When this episode came to mind as I stood at Peter’s tomb, I was reassured. Reassured because however inadequate I felt about my own failings, I knew that Peter must have felt it to. In fact, the Gospels record that when he realises his denial, he breaks down in tears.
But there is hope, as we heard in our second reading, which was the second episode, which came to mind that day in Rome. This was an exchange between Jesus and Peter after the resurrection.
It must have been so painful for Peter to look Jesus in the eye, knowing that he betrayed him, but Jesus doesn’t shame him, instead he offers Peter a way back: he asks him three times, ‘Do you love me?’ and Peter replies, three times, ‘I love you’; one each for his three denials.

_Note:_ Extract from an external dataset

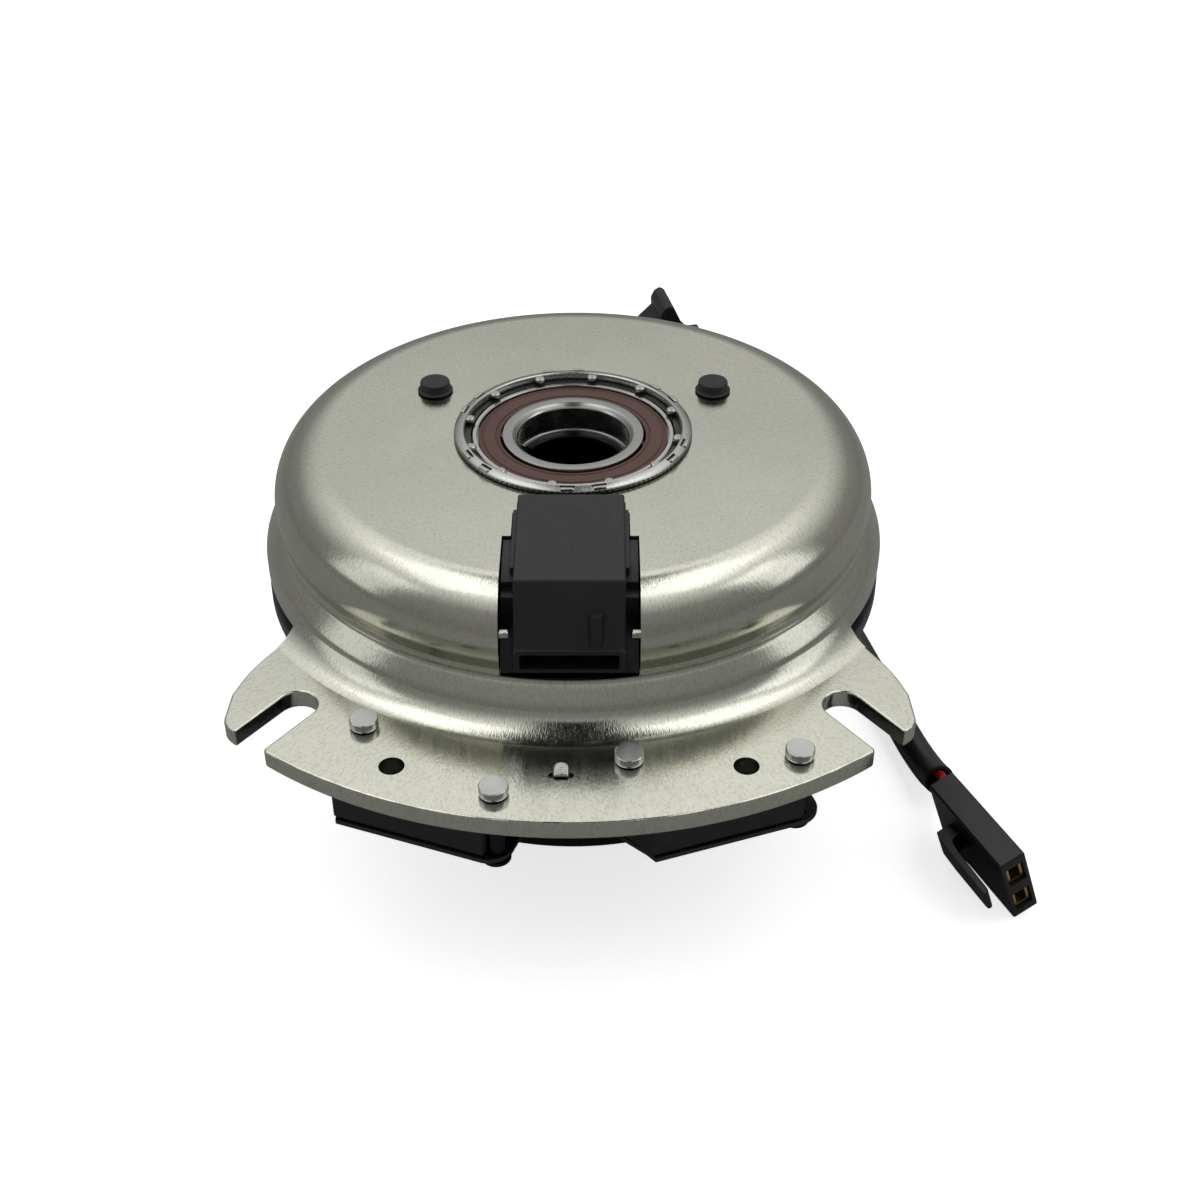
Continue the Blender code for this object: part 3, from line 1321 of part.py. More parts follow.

As I stood with St Peter that day in 2017, with these two episodes in mine, I realised that two things helped Peter find his way back home: honesty and grace. Honesty on his part about how he had failed when Jesus needed him the most and grace on Jesus’ part, which loved Peter back together, which enabled him to return to his true self, as the Rock upon which Christ would build his Church.
I love the way Brangwyn depicts Peter and the eleven: he paints them as flawed human beings who know their limitations and imperfections, who know their need of grace and it is from that experience that they seem to be speaking in this mural.
This is an important lesson for us as we embark on our journey through Lent. This is a time for honesty about the times when we have got it wrong, the times when we have betrayed others and ourselves; honesty about the things we have done, which we ought not to have done and failed to do the things we ought to have done.
That is a painful and necessary process if we are to open ourselves to grace: the gift of God’s love, given without condition to those who know their need of it, to those who long to feel whole again, to those trying to find their way home.
Honesty and grace.
May these be God’s gift to you this Lent.